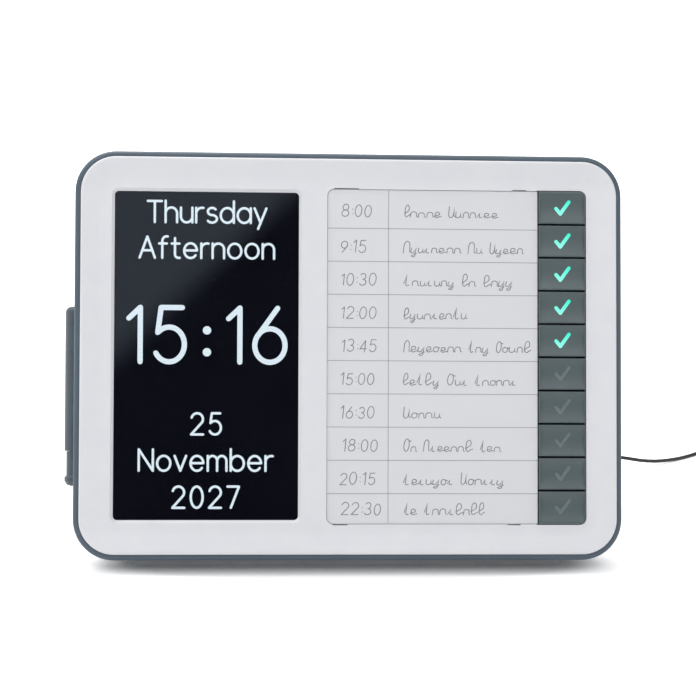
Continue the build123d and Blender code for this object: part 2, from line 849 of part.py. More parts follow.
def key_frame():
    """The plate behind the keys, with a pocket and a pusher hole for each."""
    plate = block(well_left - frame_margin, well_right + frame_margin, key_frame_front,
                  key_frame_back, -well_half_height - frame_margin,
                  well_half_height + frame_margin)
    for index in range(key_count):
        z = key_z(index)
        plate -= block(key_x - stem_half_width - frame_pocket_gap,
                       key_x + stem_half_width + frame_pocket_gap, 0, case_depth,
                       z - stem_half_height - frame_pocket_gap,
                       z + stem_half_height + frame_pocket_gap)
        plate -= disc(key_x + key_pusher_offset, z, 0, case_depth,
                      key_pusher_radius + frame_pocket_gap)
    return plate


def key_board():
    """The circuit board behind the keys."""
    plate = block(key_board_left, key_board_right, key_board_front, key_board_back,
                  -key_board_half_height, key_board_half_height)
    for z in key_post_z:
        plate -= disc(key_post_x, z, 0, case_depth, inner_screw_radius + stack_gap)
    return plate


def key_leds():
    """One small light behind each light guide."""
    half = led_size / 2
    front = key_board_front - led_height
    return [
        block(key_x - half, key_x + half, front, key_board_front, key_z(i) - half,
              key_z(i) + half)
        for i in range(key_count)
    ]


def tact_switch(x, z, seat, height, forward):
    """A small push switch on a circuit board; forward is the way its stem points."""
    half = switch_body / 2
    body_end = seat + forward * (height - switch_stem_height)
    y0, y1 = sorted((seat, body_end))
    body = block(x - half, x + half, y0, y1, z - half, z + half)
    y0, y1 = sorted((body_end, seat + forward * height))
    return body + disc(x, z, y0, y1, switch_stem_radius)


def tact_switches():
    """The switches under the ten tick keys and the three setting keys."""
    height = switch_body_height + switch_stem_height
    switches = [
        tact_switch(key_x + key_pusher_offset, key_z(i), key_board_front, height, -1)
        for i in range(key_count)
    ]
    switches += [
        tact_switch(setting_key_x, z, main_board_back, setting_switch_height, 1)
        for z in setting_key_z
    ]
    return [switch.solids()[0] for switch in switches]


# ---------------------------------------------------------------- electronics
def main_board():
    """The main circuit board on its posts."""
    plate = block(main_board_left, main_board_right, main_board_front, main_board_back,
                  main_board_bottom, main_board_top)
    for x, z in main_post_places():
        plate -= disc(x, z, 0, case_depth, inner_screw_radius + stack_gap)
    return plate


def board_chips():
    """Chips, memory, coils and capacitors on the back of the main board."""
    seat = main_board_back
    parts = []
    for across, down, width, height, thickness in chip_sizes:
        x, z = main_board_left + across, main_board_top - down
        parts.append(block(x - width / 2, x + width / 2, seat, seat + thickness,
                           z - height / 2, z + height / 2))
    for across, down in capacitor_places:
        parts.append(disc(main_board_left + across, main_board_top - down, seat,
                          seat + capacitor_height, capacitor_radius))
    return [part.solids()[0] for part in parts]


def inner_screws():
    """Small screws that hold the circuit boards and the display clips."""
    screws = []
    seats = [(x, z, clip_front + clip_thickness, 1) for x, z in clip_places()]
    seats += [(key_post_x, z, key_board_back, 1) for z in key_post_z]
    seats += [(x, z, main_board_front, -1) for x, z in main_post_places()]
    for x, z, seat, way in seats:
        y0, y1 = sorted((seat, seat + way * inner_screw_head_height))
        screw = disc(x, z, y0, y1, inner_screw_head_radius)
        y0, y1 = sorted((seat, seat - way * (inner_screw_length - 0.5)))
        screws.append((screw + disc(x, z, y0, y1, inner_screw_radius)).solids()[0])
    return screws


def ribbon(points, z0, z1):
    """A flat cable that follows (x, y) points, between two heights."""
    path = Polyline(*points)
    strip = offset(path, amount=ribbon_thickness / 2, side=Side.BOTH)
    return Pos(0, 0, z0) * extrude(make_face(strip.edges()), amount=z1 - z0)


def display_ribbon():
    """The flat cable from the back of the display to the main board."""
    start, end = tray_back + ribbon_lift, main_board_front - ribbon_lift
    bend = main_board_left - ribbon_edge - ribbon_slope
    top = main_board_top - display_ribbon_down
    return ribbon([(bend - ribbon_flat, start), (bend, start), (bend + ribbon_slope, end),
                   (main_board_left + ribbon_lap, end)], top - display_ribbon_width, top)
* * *
Each line above must be printed exactly as it appears.

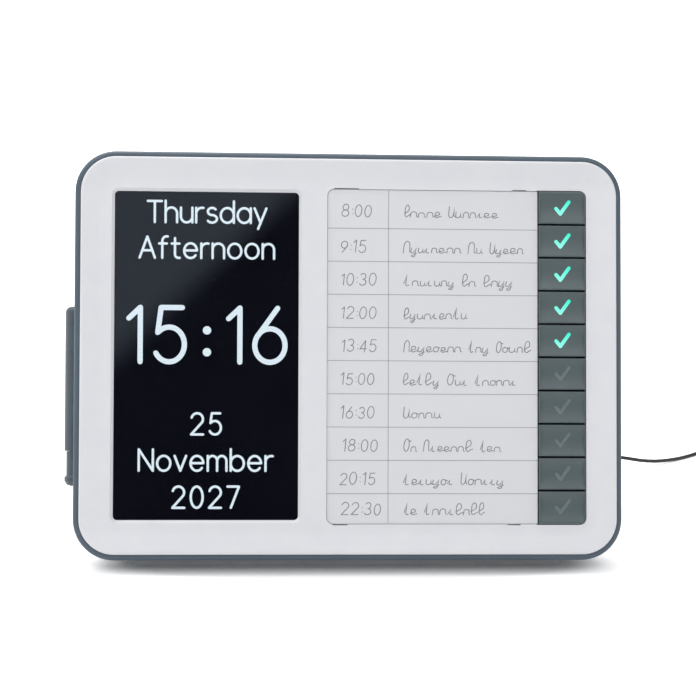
Continue the build123d and Blender code for this object: part 2, from line 849 of part.py. More parts follow.
def key_frame():
    """The plate behind the keys, with a pocket and a pusher hole for each."""
    plate = block(well_left - frame_margin, well_right + frame_margin, key_frame_front,
                  key_frame_back, -well_half_height - frame_margin,
                  well_half_height + frame_margin)
    for index in range(key_count):
        z = key_z(index)
        plate -= block(key_x - stem_half_width - frame_pocket_gap,
                       key_x + stem_half_width + frame_pocket_gap, 0, case_depth,
                       z - stem_half_height - frame_pocket_gap,
                       z + stem_half_height + frame_pocket_gap)
        plate -= disc(key_x + key_pusher_offset, z, 0, case_depth,
                      key_pusher_radius + frame_pocket_gap)
    return plate


def key_board():
    """The circuit board behind the keys."""
    plate = block(key_board_left, key_board_right, key_board_front, key_board_back,
                  -key_board_half_height, key_board_half_height)
    for z in key_post_z:
        plate -= disc(key_post_x, z, 0, case_depth, inner_screw_radius + stack_gap)
    return plate


def key_leds():
    """One small light behind each light guide."""
    half = led_size / 2
    front = key_board_front - led_height
    return [
        block(key_x - half, key_x + half, front, key_board_front, key_z(i) - half,
              key_z(i) + half)
        for i in range(key_count)
    ]


def tact_switch(x, z, seat, height, forward):
    """A small push switch on a circuit board; forward is the way its stem points."""
    half = switch_body / 2
    body_end = seat + forward * (height - switch_stem_height)
    y0, y1 = sorted((seat, body_end))
    body = block(x - half, x + half, y0, y1, z - half, z + half)
    y0, y1 = sorted((body_end, seat + forward * height))
    return body + disc(x, z, y0, y1, switch_stem_radius)


def tact_switches():
    """The switches under the ten tick keys and the three setting keys."""
    height = switch_body_height + switch_stem_height
    switches = [
        tact_switch(key_x + key_pusher_offset, key_z(i), key_board_front, height, -1)
        for i in range(key_count)
    ]
    switches += [
        tact_switch(setting_key_x, z, main_board_back, setting_switch_height, 1)
        for z in setting_key_z
    ]
    return [switch.solids()[0] for switch in switches]


# ---------------------------------------------------------------- electronics
def main_board():
    """The main circuit board on its posts."""
    plate = block(main_board_left, main_board_right, main_board_front, main_board_back,
                  main_board_bottom, main_board_top)
    for x, z in main_post_places():
        plate -= disc(x, z, 0, case_depth, inner_screw_radius + stack_gap)
    return plate


def board_chips():
    """Chips, memory, coils and capacitors on the back of the main board."""
    seat = main_board_back
    parts = []
    for across, down, width, height, thickness in chip_sizes:
        x, z = main_board_left + across, main_board_top - down
        parts.append(block(x - width / 2, x + width / 2, seat, seat + thickness,
                           z - height / 2, z + height / 2))
    for across, down in capacitor_places:
        parts.append(disc(main_board_left + across, main_board_top - down, seat,
                          seat + capacitor_height, capacitor_radius))
    return [part.solids()[0] for part in parts]


def inner_screws():
    """Small screws that hold the circuit boards and the display clips."""
    screws = []
    seats = [(x, z, clip_front + clip_thickness, 1) for x, z in clip_places()]
    seats += [(key_post_x, z, key_board_back, 1) for z in key_post_z]
    seats += [(x, z, main_board_front, -1) for x, z in main_post_places()]
    for x, z, seat, way in seats:
        y0, y1 = sorted((seat, seat + way * inner_screw_head_height))
        screw = disc(x, z, y0, y1, inner_screw_head_radius)
        y0, y1 = sorted((seat, seat - way * (inner_screw_length - 0.5)))
        screws.append((screw + disc(x, z, y0, y1, inner_screw_radius)).solids()[0])
    return screws


def ribbon(points, z0, z1):
    """A flat cable that follows (x, y) points, between two heights."""
    path = Polyline(*points)
    strip = offset(path, amount=ribbon_thickness / 2, side=Side.BOTH)
    return Pos(0, 0, z0) * extrude(make_face(strip.edges()), amount=z1 - z0)


def display_ribbon():
    """The flat cable from the back of the display to the main board."""
    start, end = tray_back + ribbon_lift, main_board_front - ribbon_lift
    bend = main_board_left - ribbon_edge - ribbon_slope
    top = main_board_top - display_ribbon_down
    return ribbon([(bend - ribbon_flat, start), (bend, start), (bend + ribbon_slope, end),
                   (main_board_left + ribbon_lap, end)], top - display_ribbon_width, top)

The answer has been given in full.